Sementara itu, Gubernur Bank Indonesia Perry Warjiyo mengatakan perbankan akan didorong untuk meningkatkan akses pembiayaan bagi kegiatan usaha di sektor pariwisata melalui penyaluran Kredit Usaha Rakyat (KUR) untuk usaha pariwisata.
“Dalam waktu dekat akan ada Peraturan Menko Perekonomian mengenai KUR pariwisata yang dengan subsidi suku bunga,” ujarnya.
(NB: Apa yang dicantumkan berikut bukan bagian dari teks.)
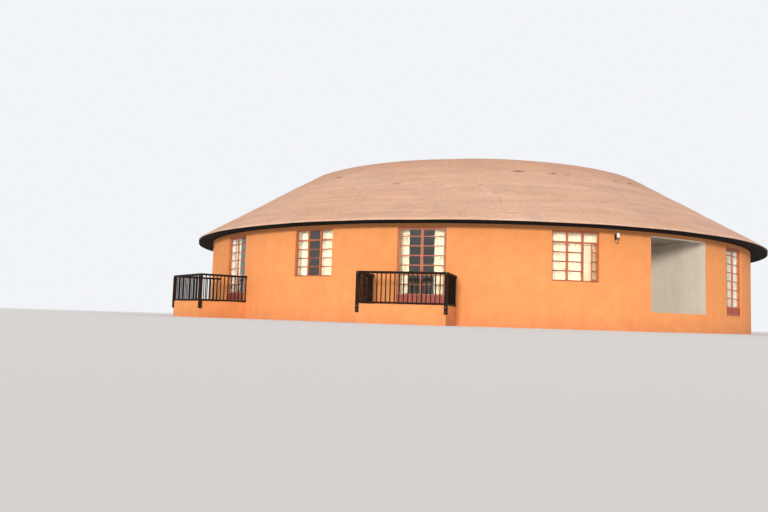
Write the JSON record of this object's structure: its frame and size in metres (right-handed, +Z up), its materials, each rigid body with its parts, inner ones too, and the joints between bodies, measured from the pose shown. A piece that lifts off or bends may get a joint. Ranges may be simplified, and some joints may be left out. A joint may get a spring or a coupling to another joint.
{
  "type": "round guest house with a ring-shaped roof",
  "caption": "Round plastered house on a raised floor with a wide sloping roof, french doors that open, railed balconies, casement windows and a recessed porch.",
  "frame": {"origin": "centre of the round plan at ground level", "axes": "+Z up, -Y towards the pictured front, +X to its right"},
  "size_m": [23.7998, 24.7544, 6.9759],
  "materials": {
    "plaster": "painted rough plaster",
    "white_plaster": "painted smooth plaster",
    "ceiling_board": "painted board",
    "roof_cover": "weathered roofing",
    "eave_board": "dark stained",
    "frame_steel": "gloss enamel, weathered",
    "glass": "clear float glass",
    "track_metal": "white coated",
    "curtain_cloth": "gathered cotton",
    "rail_timber": "creosoted",
    "lamp_metal": "satin",
    "lamp_glass": "opal glass"
  },
  "bodies": {
    "building": {"plinth": "plaster", "front_wall": "plaster", "back_wall": "plaster", "sill_walls": "plaster", "lintels": "plaster", "porch_lintel": "plaster", "ceiling": "ceiling_board", "porch_left_wall": "white_plaster", "porch_right_wall": "white_plaster", "porch_back_wall": "white_plaster", "roof_skirt": "roof_cover", "roof_crown": "roof_cover", "eave_fascia": "eave_board", "eave_soffit": "eave_board", "door_posts": "frame_steel", "door_heads": "frame_steel", "back_doors": "frame_steel", "back_door_glass": "glass", "window_frames": "frame_steel", "window4_frame": "frame_steel", "window_glass": "glass", "open_casement": "frame_steel", "open_casement_glass": "glass", "curtain_tracks": "track_metal", "front_curtains": "curtain_cloth", "back_curtains": "curtain_cloth", "balcony_bases": "plaster", "balcony_front_rails": "rail_timber", "balcony_left_rails": "rail_timber", "balcony_right_rails": "rail_timber", "lamp_bracket": "lamp_metal", "lamp_shade": "lamp_glass"},
    "door1_left": {"door1_left_leaf": "frame_steel", "door1_left_glass": "glass"},
    "door1_right": {"door1_right_leaf": "frame_steel", "door1_right_glass": "glass"},
    "door3_left": {"door3_left_leaf": "frame_steel", "door3_left_glass": "glass"},
    "door3_right": {"door3_right_leaf": "frame_steel", "door3_right_glass": "glass"},
    "door5_left": {"door5_left_leaf": "frame_steel", "door5_left_glass": "glass"},
    "door5_right": {"door5_right_leaf": "frame_steel", "door5_right_glass": "glass"}
  },
  "joints": [
    {"name": "door1_left_hinge", "type": "hinge", "parent": "building", "child": "door1_left", "pos_m": [-9.62115, -5.83758, 1.6], "axis": [0, 0, -1], "range_deg": [0, 90]},
    {"name": "door1_right_hinge", "type": "hinge", "parent": "building", "child": "door1_right", "pos_m": [-8.80069, -7.01368, 1.6], "axis": [0, 0, 1], "range_deg": [0, 90]},
    {"name": "door3_left_hinge", "type": "hinge", "parent": "building", "child": "door3_left", "pos_m": [-3.45008, -10.71171, 1.6], "axis": [0, 0, -1], "range_deg": [0, 90]},
    {"name": "door3_right_hinge", "type": "hinge", "parent": "building", "child": "door3_right", "pos_m": [-2.05989, -11.06348, 1.6], "axis": [0, 0, 1], "range_deg": [0, 90]},
    {"name": "door5_left_hinge", "type": "hinge", "parent": "building", "child": "door5_left", "pos_m": [7.69604, -8.21065, 1.6], "axis": [0, 0, -1], "range_deg": [0, 90]},
    {"name": "door5_right_hinge", "type": "hinge", "parent": "building", "child": "door5_right", "pos_m": [8.67768, -7.16531, 1.6], "axis": [0, 0, 1], "range_deg": [0, 90]}
  ]
}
Kebijakan ini ditargetkan berjalan September 2018 sebagai stimulus pertumbuhan pariwisata.
Ketua Tim Ahli Pusat Studi Pariwisata Universitas Gadjah Mada Phil Janianton Damanik menilai pemerintah perlu melindungi pengusaha lokal bermodal terbatas dari persaingan usaha dengan badan usaha wisata berjaringan internasional.
Caranya dengan mengintegrasikan unit usaha pariwisata bermodal besar dengan usaha-usaha mikro milik masyarakat lokal di daerah wisata.
“Dibutuhkan regulasi agar jaringan bisnis pariwisata internasional sebagai investor mau merangkul pengusaha-pengusaha lokal. Ini untuk mencegah agar mayoritas devisa yang dihasilkan dari pariwisata tidak dibawa ke luar negeri,” ujar Janianton.